Throughout August and September Churchill prepared his case for the Dardanelles Commission of Enquiry. As Asquith still refused to allow him to use the War Council minutes, his presentation lacked one of its chief sources and justification. His hope that he would be able to be present when others gave evidence was dashed when the Chairman, Lord Cromer, informed him that all meetings would be held in secret, and that no one other than the day's witness would be admitted to them. On September 28 he appeared before the Commission, submitting documents and arguments to illustrate what he called five distinct truths concerning the naval attack at the Dardanelles, 'That there was full authority; that there was a reasonable prospect of success; that greater interests were not compromised; that all possible care and forethought were exercised in the preparation; and that vigour and determination were shown in the execution.'
The evidence that Churchill brought to substantiate these claims was voluminous. His desire was that when the Commission's work was over, his evidence would be published. He had also embarked upon a series of three articles in the monthly London Magazine, entitled 'The War by Land and Sea'. To Clementine's brother William, who had served at the Dardanelles and was now commanding the cruiser Edgar, he wrote two days after appearing before the Commission:
Of course I am miserable not to find any means of bringing my mind and knowledge to bear upon the war directly. I have a good deal of influence here, & in Parliament I can get things done. But I long to have power to use against the enemy. A turn of the wheel may give it me again. But meanwhile I languish in hateful ease. It is much the hardest time I have ever had in my life. If the war were not my sole thought, I would not care about political office. But to see things so little comprehended & to be impotent to guide them-at this great time is a deep & ceaseless torment to me.
I should have been able to make myself useful to the Army if French had remained: for then I could get my ideas, which are right, considered & brought into action. But his departure left me with no outlook beyond that of the regimental officer, and although the 5 months I served in the trenches was a striking and not unpleasant experience, it cut me off of course absolutely from either information or real activity. So when my battalion was broken up I came back here: & here for the present I remain. I write and make large sums of money very easily; & to judge by the way I have lifted the circulation of the Sunday Pictorial & the London Magazine I have a good following in the country.
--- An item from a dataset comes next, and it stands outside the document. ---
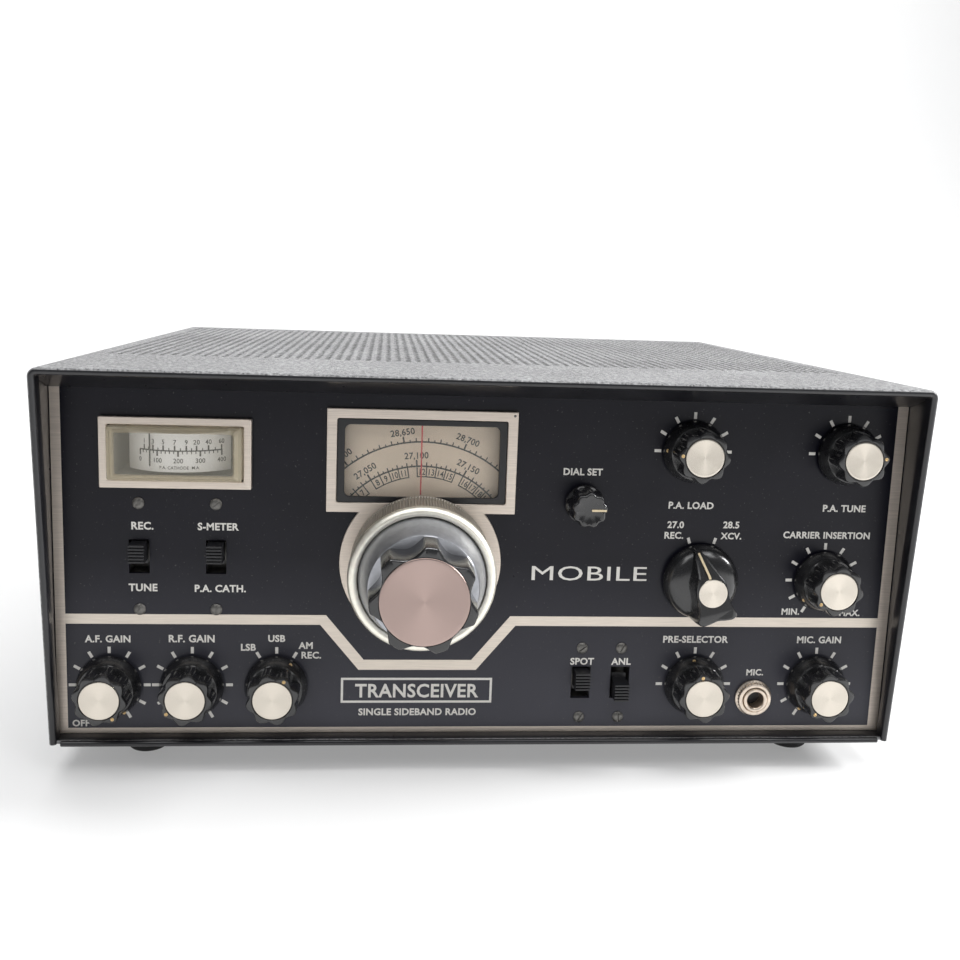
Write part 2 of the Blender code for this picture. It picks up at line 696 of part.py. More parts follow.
def rear_openings(bm):
    for x, z, r in (
        (COAX_X, COAX_Z, 6.6), (GLAND_X, GLAND_Z, 6.4), (FUSE_X, FUSE_Z, 6.4), (STUD_X, STUD_Z, 2.6),
    ):
        add_turned(bm, x, z, ((r, REAR_Y - 4.0), (r, REAR_Y + REAR_T + 1.0)), 20)


cut(rear_panel, "rear_cuts", rear_openings)


def apron_openings(bm):
    for x, z, r in (
        (COAX_X, COAX_Z, 6.6), (GLAND_X, GLAND_Z, 6.4), (FUSE_X, FUSE_Z, 6.4), (STUD_X, STUD_Z, 2.6),
    ):
        add_turned(bm, x, z, ((r, REAR_Y - 8.0), (r, REAR_Y + 1.0)), 20)


cut(chassis, "apron_cuts", apron_openings)

outside = REAR_Y + REAR_T + GAP

# Coaxial aerial socket: flange, threaded barrel and a blind bore
bm = bmesh.new()
n = 32
square = []
for i in range(n):
    t = 2 * math.pi * (i + 0.5) / n
    k = 12.5 / max(abs(math.cos(t)), abs(math.sin(t)))
    square.append((COAX_X + min(k, 15.6) * math.cos(t), COAX_Z + min(k, 15.6) * math.sin(t)))
rings = [
    round_ring(COAX_X, REAR_Y - 12.0, COAX_Z, 6.2, n),
    round_ring(COAX_X, outside, COAX_Z, 6.2, n),
    [(a, outside, b) for a, b in square],
    [(a, outside + 1.6, b) for a, b in square],
    round_ring(COAX_X, outside + 1.6, COAX_Z, 7.9, n),
    round_ring(COAX_X, 277.1, COAX_Z, 7.9, n),
]
add_rings(bm, rings)
coax = finish(bm, "coax_socket", steel, smooth=30)


def coax_bore(bm):
    add_turned(bm, COAX_X, COAX_Z, ((5.8, 266.0), (5.8, 280.0)), 24)


cut(coax, "coax_cut", coax_bore)

# Strain-relief gland for the power cord
bm = bmesh.new()
gland = ((3.4, REAR_Y - 8.0), (6.0, REAR_Y - 8.0), (6.0, outside), (8.6, outside))
gland += ((8.6, outside + 2.0), (7.0, outside + 7.0), (3.4, outside + 7.0))
add_torus_like(bm, GLAND_X, GLAND_Z, gland, 24)
finish(bm, "power_cord_gland", bakelite, smooth=40)

# Fuse holder with a screw cap
bm = bmesh.new()
fuse = ((6.0, REAR_Y - 30.0), (6.0, outside), (8.0, outside), (8.0, outside + 3.0))
fuse += ((6.6, outside + 3.4), (6.6, outside + 11.0), (5.8, outside + 12.0))
add_turned(bm, FUSE_X, FUSE_Z, fuse, 24)
finish(bm, "fuse_holder", bakelite, smooth=40)

# Ground stud with its nut
bm = bmesh.new()
stud = ((2.2, REAR_Y - 6.0), (2.2, outside), (5.0, outside), (5.0, outside + 3.0))
stud += ((2.2, outside + 3.0), (2.2, outside + 12.0), (1.8, outside + 12.5))
add_turned(bm, STUD_X, STUD_Z, stud, 18)
finish(bm, "ground_stud", brass, smooth=40)

deck_top = DECK_Z + SHEET + GAP

# Power transformer: laminated core with the winding bells front and back
bm = bmesh.new()
add_extrusion(bm, rounded_rect(-92.0, 208.0, 78.0, 66.0, 6.0, 3), "Z", deck_top, 122.0)
finish(bm, "power_transformer", core_steel, smooth=40)

# Power amplifier tubes, standing
tube = ((14.0, deck_top), (14.0, 63.0), (18.6, 68.0), (19.0, 74.0), (19.0, 112.0))
tube += ((15.0, 122.0), (7.0, 127.0), (4.5, 128.0), (4.5, 136.0), (3.6, 137.0))
for name, tx in (("pa_tube_left", 72.0), ("pa_tube_right", 118.0)):
    bm = bmesh.new()
    add_rings(bm, [round_ring(tx, 206.0, z, r, 24, "Z") for r, z in tube])
    finish(bm, name, tube_glass, smooth=40)

# Main circuit board on two rails
bm = bmesh.new()
board = [(24.0, deck_top), (27.0, deck_top), (27.0, 60.0), (141.0, 60.0), (141.0, deck_top)]
board += [(144.0, deck_top), (144.0, 61.6), (24.0, 61.6)]
add_extrusion(bm, board, "Y", 62.0, 172.0)
finish(bm, "circuit_board", board_green)

# Loudspeaker under the perforated top
bm = bmesh.new()
horn = ((16.0, deck_top), (16.0, 66.0), (24.0, 68.0), (44.0, 96.0), (47.0, 96.5), (47.0, 99.5))
add_rings(bm, [round_ring(-108.0, 110.0, z, r, 32, "Z") for r, z in horn])
finish(bm, "loudspeaker", paper_cone, smooth=40)
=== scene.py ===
import math

import bmesh
import bpy
from mathutils import Matrix, Vector


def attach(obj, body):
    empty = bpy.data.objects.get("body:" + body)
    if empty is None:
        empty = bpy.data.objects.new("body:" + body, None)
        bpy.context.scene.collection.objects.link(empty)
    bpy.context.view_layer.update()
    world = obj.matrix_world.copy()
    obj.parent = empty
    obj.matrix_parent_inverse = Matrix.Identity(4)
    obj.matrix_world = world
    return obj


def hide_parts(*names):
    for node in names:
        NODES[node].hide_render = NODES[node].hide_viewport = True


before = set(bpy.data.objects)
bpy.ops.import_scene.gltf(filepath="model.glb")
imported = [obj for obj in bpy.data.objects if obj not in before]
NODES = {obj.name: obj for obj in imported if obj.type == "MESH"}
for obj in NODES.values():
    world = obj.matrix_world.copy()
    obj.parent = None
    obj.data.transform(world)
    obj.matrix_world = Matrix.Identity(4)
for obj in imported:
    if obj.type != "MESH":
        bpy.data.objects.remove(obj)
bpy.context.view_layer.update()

MM = 0.001
SHIFT_Y = -114.35
SHIFT_Z = 12.0
CAPITAL_HEIGHT = 0.729
BASE = "transceiver"


def at(x, y, z):
    """A design point in mm (panel face at y 0, case bottom at z 0) in world metres."""
    return Vector((x * MM, (y + SHIFT_Y) * MM, (z + SHIFT_Z) * MM))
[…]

The success of the Caterpillar has been a great joy to me: it was the last of my projects that was still moving forward. They have not been used in the right way, nor in sufficient numbers; but there is no doubt of their merits and of their relation to the true conception of this war. An official statement about their origin is I believe soon to be published.
Well I expect you have had a dull time. Still you have done your duty, & after 2½ years of Armageddon the breath is still in your body. Voilà déjà quelquechose. How many have gone? How many more to go? The Admiralty is fast asleep and lethargy & inertia are the order of the day. However everybody seems delighted-so there is nothing to be said. No plans, no enterprise, no struggle to aid the general cause. Just sit still on the spacious throne and snooze.
The Dardanelles Committee occupies a good deal of my time, & I am hopeful of a favourable result. Later on I may find an opening in France, if political affairs allow. Nellie has presented us with a son to replace casualties. I often think of you my dear Billie. You know you can always count upon me as your affectionate friend.
Esmond, the baby son of Clementine's sister Nellie, was to be killed in action in 1942, when a Pilot Officer in the Canadian Air Force.
***
Conservative newspapers clung tenaciously to the old charges; when, that October, the Daily Mail referred to 'the contemptible fiasco of Antwerp and the ghastly blunder of Gallipoli', Churchill wrote at once to the Dardanelles Commission to protest that the article 'shows very clearly the kind of attack to which I am exposed and from which I have every right to defend myself before the Commission'. Throughout October he submitted further evidence in answer to what others had told the Commission, which he had been allowed to read as a special concession. He also gave evidence a second time.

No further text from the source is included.